То, что мучает дочь (например, позировать для фотосессий), то обожала мать, и из них двоих дочь первая замерзает на ветру, физическую боль переносит хуже, и вообще главная её закадровая просьба к матери, бредущей под синим небом, — научить её жить.
Лучшая часть фильма фиксирует их совместный (после тридцатилетнего отсутствия Джейн) визит в мумифицированную генсбуровскую квартиру на рю де Верней — в этой сцене тоже есть что-то бергмановское, похожее на эпифанию в волшебной лавке старого еврея из «Фанни и Александра». Из квартиры принципиально ничего не выбрасывается — вплоть до отработанных батареек и гниющих в холодильнике шоколадок, всё в точности как было при хозяине, разве что банка сардин взорвалась, не выдержав гнёта лет.

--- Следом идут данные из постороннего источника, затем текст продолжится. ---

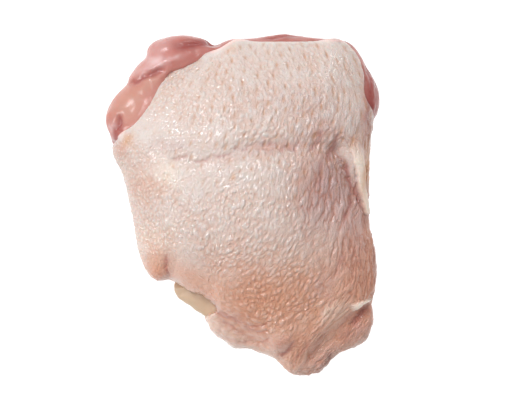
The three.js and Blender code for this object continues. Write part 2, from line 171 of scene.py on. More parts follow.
# How much of that length it has anywhere, and how much is added at the top and at the upper right.
PORE_ANYWHERE, PORE_TOP, PORE_RIGHT = 0.7, 0.6, 0.8
# The pores grow clearer up from the first pair and across from the second, and longer from the third (mm).
CLEARER_UP, CLEARER_ACROSS, LONGER_ACROSS = (-10, 25), (-45, -5), (15, 40)
# How deep and how dark they are where they are least clear, as shares.
LEAST_DEEP, LEAST_DARK = 0.4, 0.35

# Fine streaks in the skin, along three ways that blend into each other (degrees), and their size (mm).
STREAK_WAYS = {"leaning_right": 52, "upright": 80, "leaning_left": 112}
STREAK_LONG, STREAK_WIDE, STREAK_HEIGHT = 1.9, 0.75, 0.62
STREAK_TURN = 32
# Their strength where the skin is smooth; it is 1 where the grain is full.
STREAK_LEAST = 0.35

# ------------------------ lines pressed into or raised on the skin
# A line fades in and out over this share of its length, reaches this many half widths, and wanders a little.
LINE_FADES = 0.3
LINE_REACH = 3
LINE_SHIFTS = [(0.7, 3.0, (21, 22, 23))]
# Each row: half width and height (mm, below nothing for a groove), how reddened it is (red-brown that in a
# groove is partly painted shade), and its pixels.
LINES = [
    # puckers along the crease across the middle
    (0.55, -0.45, 0.6, [(172, 160), (180, 159), (187, 156), (193, 157)]),
    (0.55, -0.50, 0.7, [(190, 160), (197, 162), (206, 160.5), (214, 157)]),
    (0.55, -0.50, 0.6, [(210, 156), (217, 156.5), (223, 157), (234, 152)]),
    (0.6, -0.45, 0.5, [(230, 154), (237, 149.5), (243, 151), (250, 147), (256, 148.5)]),
    (0.7, -0.45, 0.45, [(252, 147), (259, 144), (264, 147), (270, 144.5), (278, 148)]),
    (0.7, -0.5, 0.5, [(274, 146), (280, 150), (286, 147), (292, 150.5), (297, 146), (302, 141)]),
    (1.0, -0.45, 0.7, [(320, 128), (319, 137), (316, 144), (311, 149), (304, 150)]),
    (1.0, -0.45, 0.8, [(346, 131), (338, 137), (334, 146), (330, 153), (326, 160), (326, 168)]),
    # the groove that swings down beside the taut fold
    (0.9, -0.9, 0.9, [(341, 154), (345, 163), (347, 173), (351, 183), (352, 192), (350, 202)]),
    (0.9, -0.7, 0.9, [(352, 190), (351, 200), (348, 210), (344, 220), (340, 228)]),
    (0.7, -1.0, 1.0, [(351.5, 172), (354, 182), (356.5, 192), (360, 203), (363, 213)]),
    (1.2, 0.4, 0.0, [(314, 150), (321, 151), (328, 150.5)]),
    # two of the hollow's deepest wrinkles
    (0.9, -0.4, 0.6, [(322, 158), (319, 168), (320, 178), (314, 190)]),
    (0.9, -0.4, 0.6, [(346, 250), (341, 260), (336, 270), (334, 280)]),
    # the cleft beside the left lobe
    (0.8, -0.4, 0.9, [(166, 250), (166.5, 260), (167.5, 270), (170, 281)]),
    # the doubled hem, with the smooth layer below the pebbled one
    (1.0, -0.5, 0.7, [(214, 309), (223, 316), (235, 320.5), (244, 327)]),
    (0.9, -0.4, 0.6, [(240, 325), (252, 331), (262, 333), (271, 330)]),
    (1.0, -0.25, 0.4, [(214, 320), (226, 326), (238, 331), (248, 337), (259, 339.5), (269, 335)]),
    (0.7, -0.3, 0.6, [(252, 347), (259, 345), (266, 341), (272, 336)]),
    (0.6, -0.45, 0.6, [(216, 316), (224, 323), (234, 330), (246, 336)]),
    (0.6, -0.40, 0.5, [(234, 341), (243, 343), (252, 341), (260, 344)]),
    (0.6, -0.45, 0.6, [(243, 321), (252, 326), (263, 326), (273, 321)]),
    # the bump with the fold below it
    (1.0, -0.5, 0.8, [(274, 355), (281, 354.8), (287, 351), (291, 346), (294, 338)]),
    (2.7, 1.1, 0.0, [(268, 346), (275, 345), (283, 342.5), (289, 339), (294, 335)]),
    # folds running into the knee end
    (1.0, -0.35, 0.5, [(300, 372), (308, 362), (315, 350), (322, 338), (331, 327)]),
    (1.0, -0.30, 0.5, [(290, 366), (298, 358), (306, 348), (312, 338)]),
    # the right flap: a pale ridge, its long fold, the cleft and the lip beyond it
    (1.1, -0.35, 0.4, [(336, 333), (343, 324), (350, 316), (358, 307)]),
    (1.6, -0.9, 1.0, [(371, 303), (367, 308), (362, 314), (356, 321), (350, 329)]),
    (1.2, 0.5, 0.0, [(373, 299), (372, 310), (371, 322), (368, 332)]),
]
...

Белые туфли Repetto, пачка «житана», скульптура Клода Лаланна «Человек с капустной головой» (бонжур, артишок), подарочная дымовая труба, выдохшиеся духи,
русская деревянная ложка, банановое пюре, гобелен со сценами пыток, по-парижски крошечная кухня — таковы воспоминания на ощупь («Как в Помпеях», — замечает Джейн, стоя при этом у портрета Бардо).
Про самого хозяина жилплощади на рю де Верней, кстати, в фильме говорят сравнительно немного — мать Шарлотты жалуется, что в молодости они с Генсбуром очень жаловали алкоголь со снотворным, но если с питьём ей с тех пор удалось подвязать, то таблетки с ней и поныне. Кроме того, Генсбура, видите ли, забавлял тот факт, что весь день она, как правило, ходила голая, а спать ложилась неизменно в пижаме или укутанной во что-нибудь. «Я так любила твоего отца, что сделала бы из него чучело и усадила на кресло в кухне», — признаётся в одном эпизоде Джейн Биркин.
Сохранность и беззащитность в этом фильме предстают синонимами. Точнее, двумя сторонами монеты, вышедшей из обихода. Точнее, ближайшими родственниками, подобно героиням, объединённым общим стремлением к тому, чтобы ничего не менялось, — даже тогда, когда, как выражалась сама Биркин в позднем фильме Риветта, поздно крыльями махать.
Любящего взгляда никогда не хватает — свет уходит, как на всякой натурной съёмке, и перед смертью не насмотришься. Некоторое спасение нам дано в тактильных ощущениях, и потерявшая старшую дочь Биркин выписывает единственный рецепт — в зеркале себя уже не узнаёшь, но когда дотрагиваешься до губ, понимаешь, что это всё ещё ты.
Джейн и Шарлотта лежат в одной постели, меряются ростом и сравнивают разнообразные контактные ощущения. Джейн, в частности, вспоминает о давнишнем желании прикоснуться к обнажённой груди своей взрослеющей дочери — воспоминание достаточно неблагонадёжное по нынешним запретным временам (особенно если ещё вспомнить, как папаша некогда придумал выставить малолетнюю Шарлотту на всеобщее обозрение с песней «Лимон инцест»).
В целом же это кино — о возможности коснуться взглядом на пути к окончательной утрате и поисках чего-то осязаемого на расстоянии вытянутой руки, чего-то, за что можно ещё зацепиться, — будь то севильские апельсины, скульптурная голова-капуста или артишок в пол-экрана.